Cet intérêt est très présent dans notre corpus ; de nombreux porte-parole identifient les autres comme à l’origine du mélange des mondes et de sa mise en scène. Cet autre est majoritairement l’homme politique, qui cherche à toucher l’opinion publique. Rappelons qu’un compromis est envisageable entre monde civique et monde de l’opinion à partir de l’acception d’« opinion publique », tenue par l’ambiguïté du terme « public » inhérente à ces deux mondes1200. Cette ambiguïté devient un compromis lorsque l’ambition de « toucher l’opinion publique » est soumise non seulement à « ‘ l’enrôlement pour une cause dans le monde civique » ’mais aussi à‘ « la captation des regards dans le monde de l’opinion ’ »1201. Deux mouvements sont ici possibles. Soit le compromis est maintenu, soit une critique émerge de cette ambiguïté quand le porte-parole indique que le compromis n’est pas réalisé du fait d’un abandon, par l’homme politique, de la juste cause alors qu’il maintient la recherche de captation des regards. La dénonciation repose alors sur un désintérêt quant au principe supérieur commun du monde civique. Nous retrouvons ces deux mouvements au travers des deux identités médiatiques de Nicolas Sarkozy. Le premier est celui de Paris-Match, qui maintient le compromis1202, tandis que les autres titres construisent la figure du manipulateur. Dans ce dernier mouvement, le monde de l’opinion est dénoncé en tant qu’il ne sert pas à des objets du monde civique mais reste restreint à ses propres objets : il n’est pas un point de passage mais la finalité. La question laissée en suspens dans le chapitre V, à propos du positionnement politique de Voici et de sa ligne éditoriale fondée sur une critique constante du personnage de Nicolas Sarkozy, retrouve son intérêt1203. Au travers de récits anti-sarkozystes, ‘ Voici ’ rejoint une attitude critique de la presse quotidienne nationale énoncée depuis le monde civique à l’encontre du monde de l’opinion ; c’est aussi la position de VSD et Gala 1204 dans la traduction de l’identité médiatique du candidat UMP. L’homme politique se joue du public, il est celui à l’origine du mélange des mondes et de sa mise en scène, les porte-parole se positionnent alors comme ceux qui rendent compte et dénoncent cette manipulation.

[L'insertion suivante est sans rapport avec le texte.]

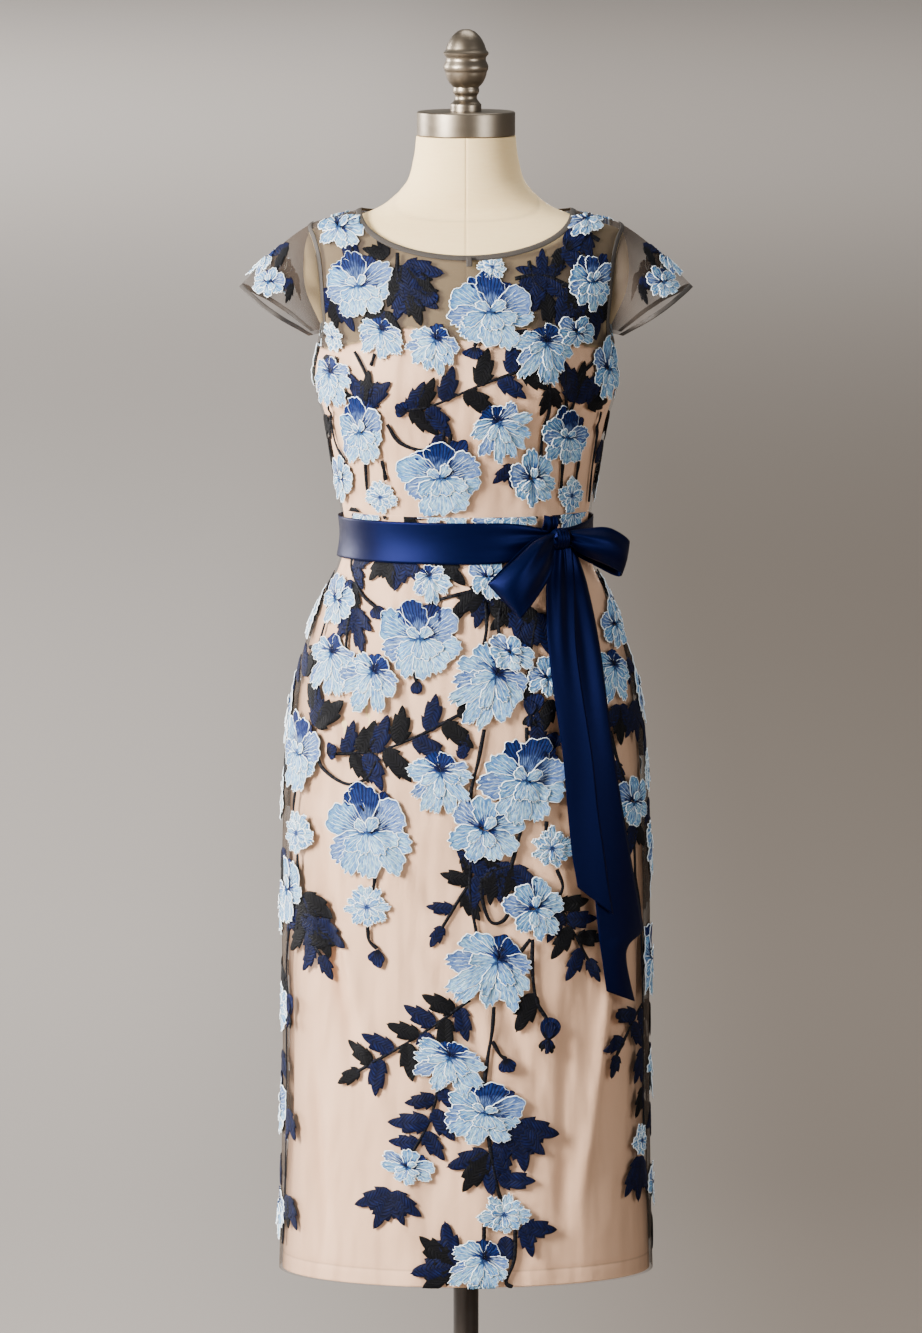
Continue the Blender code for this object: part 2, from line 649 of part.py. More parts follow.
def form(collection, linen):
    """Smooth torso with a neck: the body surface drawn in to clear the cloth, closed at both ends."""
    middle_rows = np.concatenate([
        row_at(np.array([FORM_BOTTOM + 0.004, 0.83, 0.885, 0.925, 0.96, 0.99, 1.02, 1.05, 1.08, 1.11,
                         1.14, 1.17, 1.195, 1.215, 1.235, 1.255, UNDERARM, 1.29, 1.305, 1.32, 1.338, 1.355])),
        np.arange(row_at(1.375), LAST_ROW - 1.9, 0.5),
        [LAST_ROW - 1.0, LAST_ROW],
    ])
    rows = np.concatenate([[row_at(FORM_BOTTOM)], middle_rows])
    turns = np.arange(0, 360, 90 / COLUMNS)
    levels = along(HEIGHT, rows)[:, None]
    lined = 1 - smooth_step(levels, 1.285, 1.33)
    bare = smooth_step(levels, 1.402, 1.428)
    loose = 0.006 * (1 - smooth_step(levels, 0.80, 0.90))
    shoulder = 0.0015 * smooth_step(levels, 1.335, 1.365) * (1 - bare)
    under_overlay = (WALL + FORM_GAP) * (1 - bare) + shoulder
    under_lining = (WALL + LAYER_GAP) * lined + ease(turns[None, :], levels) + loose
    clear = under_overlay + under_lining
    clear[0] += 0.006
    points = moved(turns[None, :], rows[:, None], -clear)
    points[0, :, 2] = FORM_BOTTOM
    points[-1, :, 2] = FORM_TOP
    mesh = grid_mesh("form_torso", points, ring=True)
    shape = bmesh.new()
    shape.from_mesh(mesh)
    ends = [edge for edge in shape.edges if edge.is_boundary]
    bmesh.ops.holes_fill(shape, edges=ends)
    bmesh.ops.recalc_face_normals(shape, faces=shape.faces)
    shape.to_mesh(mesh)
    shape.free()
    mesh.shade_smooth()
    mesh.set_sharp_from_angle(angle=np.radians(50))
    add("form_torso", mesh, linen, collection)


def turned(name, profile, material, collection, steps=32):
    """A turned solid: a profile of (radius, height), from top to bottom down its outer side."""
    mesh = bpy.data.meshes.new(name)
    points = [(radius, 0.0, height) for radius, height in profile]
    mesh.from_pydata(points, [(i, i + 1) for i in range(len(points) - 1)], [])
    piece = add(name, mesh, material, collection)
    screw = piece.modifiers.new("turn", "SCREW")
    screw.axis = "Z"
    screw.steps = screw.render_steps = steps
    screw.use_merge_vertices = True
    screw.merge_threshold = 0.00005
    screw.use_smooth_shade = True
    return piece


CAP_LOW, CAP_HIGH, CAP_RADIUS = FORM_TOP + 0.0003, 1.5045, 0.0490


def stand(collection, nickel, bronze):
    cap = [(0, CAP_HIGH), *arc((CAP_RADIUS - 0.0015, CAP_HIGH - 0.0015), 0.0015, 90, 0, 4)]
    cap += [(CAP_RADIUS, CAP_LOW + 0.0008), (CAP_RADIUS - 0.0008, CAP_LOW), (0, CAP_LOW)]
    turned("neck_cap", cap, nickel, collection, 40)

    foot = CAP_HIGH + 0.0003
    finial = [
        (0, 1.5827),
        *arc((0, 1.5640), 0.0187, 78, 30, 4),
        (0.0205, 1.5665),
        (0.0222, 1.5600),
        (0.0222, 1.5570),
        (0.0208, 1.5545),
        (0.0222, 1.5515),
        (0.0220, 1.5470),
        (0.0195, 1.5400),
        (0.0155, 1.5320),
        (0.0122, 1.5250),
        (0.0112, 1.5180),
        (0.0118, 1.5140),
        (0.0150, 1.5115),
        (0.0155, foot + 0.0020),
        (0.0150, foot),
        (0, foot),
    ]
    turned("finial", finial, nickel, collection, 20)

    collar_low = 0.735
    collar = [(0, FORM_BOTTOM - 0.0003), (0.030, FORM_BOTTOM - 0.0003), (0.032, FORM_BOTTOM - 0.003)]
    collar += [(0.032, 0.757), (0.020, 0.750), (0.018, collar_low), (0, collar_low)]
    turned("pole_collar", collar, bronze, collection, 28)

    hub_top = 0.062
    pole = [(0, collar_low - 0.0003), (POLE_RADIUS, collar_low - 0.0003), (POLE_RADIUS, hub_top + 0.0003)]
    pole += [(0, hub_top + 0.0003)]
    turned("stand_pole", pole, bronze, collection, 28)

    base = [
        (0, hub_top),
        (0.018, hub_top),
        (0.020, hub_top - 0.002),
        (0.021, 0.036),
        (0.030, 0.027),
        (0.060, 0.0225),
        (0.150, 0.0165),
        *arc((BASE_RADIUS - 0.006, 0.0090), 0.006, 70, 0, 4),
        (BASE_RADIUS, 0.0020),
        (BASE_RADIUS - 0.002, 0),
        (0, 0),
    ]
    turned("stand_base", base, bronze, collection, 36)


def build():
    clear_scene()
    collection = bpy.data.collections.new("sheath_dress_on_form")
    bpy.context.scene.collection.children.link(collection)
    lining = finish("nude_lining", (0.76, 0.60, 0.50), 0.75)
    mesh_cloth = finish("sheer_mesh", (0.30, 0.26, 0.24), 0.70)
    binding = finish("grey_binding", (0.22, 0.20, 0.20), 0.65)
    satin = finish("navy_satin", (0.006, 0.020, 0.095), 0.32)
    linen = finish("cream_linen", (0.86, 0.78, 0.66), 0.85)
    nickel = finish("brushed_nickel", (0.45, 0.43, 0.40), 0.34, 1.0)
    bronze = finish("dark_bronze", (0.035, 0.030, 0.028), 0.38, 0.8)
    metal = finish("zip_metal", (0.10, 0.09, 0.09), 0.40, 1.0)
    stand(collection, nickel, bronze)
    form(collection, linen)
    skirt_layers(collection, lining, mesh_cloth)
    lining_bodice(collection, lining)
    bodice_layer(collection, mesh_cloth)
    sleeves(collection, mesh_cloth, binding)
    bindings(collection, binding)
    neck_loop(collection, binding)
    belt(collection, satin)
    knot(collection, satin)
    for name in LOOPS:
        bow_loop(name, collection, satin)
    tail("bow_tail_short", SHORT_TAIL, TAIL_END_SLANT["short"], collection, satin)
    tail("bow_tail_long", LONG_TAIL, TAIL_END_SLANT["long"], collection, satin)
    zip_parts(collection, binding, metal)


build()
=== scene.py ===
"""Fitted sheath dress with a sheer embroidered overlay, cap sleeves and a ribbon bow, on a dress form.

Metres, +Z up; the front faces -Y and the wearer's left is +X. Every layer of cloth follows one body
surface. A place on it is (turn, row): turn is the angle in degrees from the centre front towards the
wearer's left, and row is a height counted in rows of SECTIONS.
"""

import bpy
import numpy as np
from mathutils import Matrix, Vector


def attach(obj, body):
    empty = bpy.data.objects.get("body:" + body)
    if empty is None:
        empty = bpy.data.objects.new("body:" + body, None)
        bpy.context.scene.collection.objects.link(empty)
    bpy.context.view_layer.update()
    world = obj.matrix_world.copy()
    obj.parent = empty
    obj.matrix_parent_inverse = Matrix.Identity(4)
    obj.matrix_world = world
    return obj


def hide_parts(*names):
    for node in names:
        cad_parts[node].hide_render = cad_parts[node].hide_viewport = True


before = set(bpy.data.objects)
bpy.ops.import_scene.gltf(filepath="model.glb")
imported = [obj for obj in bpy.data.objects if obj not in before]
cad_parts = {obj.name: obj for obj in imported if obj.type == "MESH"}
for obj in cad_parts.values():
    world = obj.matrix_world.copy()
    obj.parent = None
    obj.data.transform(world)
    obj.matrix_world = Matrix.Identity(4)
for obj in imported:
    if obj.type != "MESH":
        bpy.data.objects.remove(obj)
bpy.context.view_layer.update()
DRESS = "dress_form"

# Sizes, in metres
HEM = 0.335
WAIST_SEAM = 1.104
BAND_BOTTOM = 1.060
LINING_WAIST = 1.080
UNDERARM = 1.2735
SHOULDER_TIP = 1.388
NECK_POINT = 1.404
NECK_HALF_WIDTH = 0.1035
FRONT_NECK = 1.363
BACK_NECK = 1.3965
FORM_TOP = 1.4765
FORM_BOTTOM = 0.765
WALL = 0.001
LAYER_GAP = 0.0016
SIDE_EASE = 0.0045
FORM_GAP = 0.0029
SEAM = 0.00033
BELT_HEIGHT = 0.042
BELT_MIDDLE = 1.0775
KNOT_TURN = 44.5
KNOT_HEIGHT = 1.0805
ZIP_END = 0.93
ZIP_TOP = 1.3935
ZIP_HALF = 0.0015
EDGE_GAP = 0.0003
CLOTH_WALL = 0.0006
BINDING_WALL = 0.0005
NECK_BINDING = 0.0058
ARM_BINDING = 0.0052

# The outer face of the cloth: height, half width at the side, depth in front, depth behind
SECTIONS = np.array([
    (0.335, 0.1885, 0.1300, 0.1280),
    (0.420, 0.1865, 0.1290, 0.1280),
    (0.550, 0.1845, 0.1270, 0.1280),
    (0.700, 0.1850, 0.1260, 0.1300),
    (0.800, 0.1835, 0.1250, 0.1340),
    (0.870, 0.1795, 0.1240, 0.1390),
    (0.930, 0.1710, 0.1200, 0.1360),
    (0.980, 0.1575, 0.1130, 0.1260),
    (1.020, 0.1420, 0.1050, 0.1100),
    (1.050, 0.1280, 0.0970, 0.0940),
    (1.080, 0.1238, 0.0915, 0.0870),
    (1.110, 0.1265, 0.0940, 0.0880),
    (1.150, 0.1335, 0.1030, 0.0940),
    (1.190, 0.1410, 0.1130, 0.1010),
    (1.235, 0.1530, 0.1230, 0.1080),
    (1.275, 0.1470, 0.1180, 0.1110),
    (1.290, 0.1530, 0.1140, 0.1115),
    (1.320, 0.1635, 0.1060, 0.1100),
    (1.355, 0.1670, 0.0920, 0.1030),
    (1.375, 0.1640, 0.0790, 0.0900),
    (1.388, 0.1560, 0.0680, 0.0750),
    (1.397, 0.1290, 0.0600, 0.0640),
    (1.404, 0.1040, 0.0560, 0.0580),
    (1.414, 0.0790, 0.0540, 0.0530),
    (1.430, 0.0595, 0.0515, 0.0515),
    (1.455, 0.0520, 0.0500, 0.0500),
    (1.4765, 0.0495, 0.0495, 0.0495),
])
HEIGHT, HALF_WIDTH, FRONT, BACK = SECTIONS.T
LAST_ROW = len(SECTIONS) - 1
CUP_OUT, CUP_APART, CUP_WIDE, CUP_HEIGHT, CUP_TALL = 0.008, 0.062, 0.045, 1.232, 0.045
COLUMNS, NECK_COLUMNS = 8, 5
ARMHOLE_BOW = {"front": 29.0, "back": 24.0}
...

Un même mouvement est repérable lors du traitement médiatique de la maternité de Rachida Dati. Voici produit une énonciation critique depuis le monde domestique, accusant Rachida Dati de carriérisme et d’arrivisme nuisant non seulement à sa maternité mais aussi à son enfant. Ce narrateur dévoile l’impossibilité d’être, à la fois, mère et ministre et construit la figure d’une femme carriériste en même temps que celle de la mauvaise mère qui échange sa fille contre son travail, malgré les risques psychologiques que cela peut occasionner1205. Voici émet, ainsi, une critique depuis le monde domestique, ignorant les conséquences dans le monde civique et privilégiant la question de l’harmonie dans le monde domestique. Cette dénonciation prend une autre forme pour ‘ Libération ’et‘ Le Monde. ’Ces journaux déplacent la figure de la mauvaise mère vers le monde civique pour éprouver la figure du mauvais exemple, niant les avancées sociales des femmes pour le congé maternité. Quel que soit le lieu de déploiement de la critique, monde civique pour les quotidiens ou monde domestique pour Voici, ces porte-parole identifient, au préalable, un Destinateur du mélange des mondes et de la mise en scène, ce qui leur permet de supposer un mélange non-obligatoire et donc de sanctionner l’identité composite de Rachida Dati.

Dans les récits sur les rumeurs d’infidélités, Le Monde, L’Humanité et Libération retournent l’accusation dans le scandale n°2 et permettent à l’affaire de prendre forme. Le public devient à la fois témoin et victime de l’affaire. Les amitiés et les inimitiés des personnages de la rumeur s’opposent au public qui est celui du monde civique : les électeurs ou les citoyens. Le retournement de situation et la naissance de l’Affaire prennent sens dans l’indignation des petits face aux pratiques des grands. Une fois encore, ces journaux identifient les Destinateurs du mélange des mondes et de sa médiatisation. Les porte-parole s’affranchissent, ici, de manière franche, du groupe des politiques désignés comme les Destinateurs. Ils se débrayent, eux-mêmes, dans les programmes narratifs comme des opposants à la rumeur, par une explicitation de leur refus à la considérer, à diffuser ce qu’elle dit et à participer à son élaboration. Cette désolidarisation est aussi celle de ‘ Voici ’ et ‘ Closer ’qui, dans des encarts, mettent en scène sa diffusion sur Internet ou dans la presse étrangère, deux groupes auxquels ils n’appartiennent pas. En revanche, les médias peuvent être aussi qualifiés, dans d’autres récits, comme les Destinateurs du mélange des mondes et de sa mise en scène.

Notes
1198.

Cf. Chap. VII. 1. 4. 1.

1199.

TAIEB, 2005, op. cit, p. 5.

1200.

Cf. Chap. IV. 2. 2. 1.

1201.

BOLTANSKI & THEVENOT, 1991, op. cit. p. 386.

1202.

Nous reviendrons sur ce compromis lors de la troisième posture de mise en scène du mélange des mondes.

1203.

Cf. Chap. V. 3. 2. 1.

1204.

Malgré une ligne paradoxale de cet hebdomadaire, soulignée chap. VI. 4. 3. 2.

1205.

Ces risques psychologiques sont installés dans le récit à partir du discours d’un expert. Cf. Chap. VII. 1. 3. 2.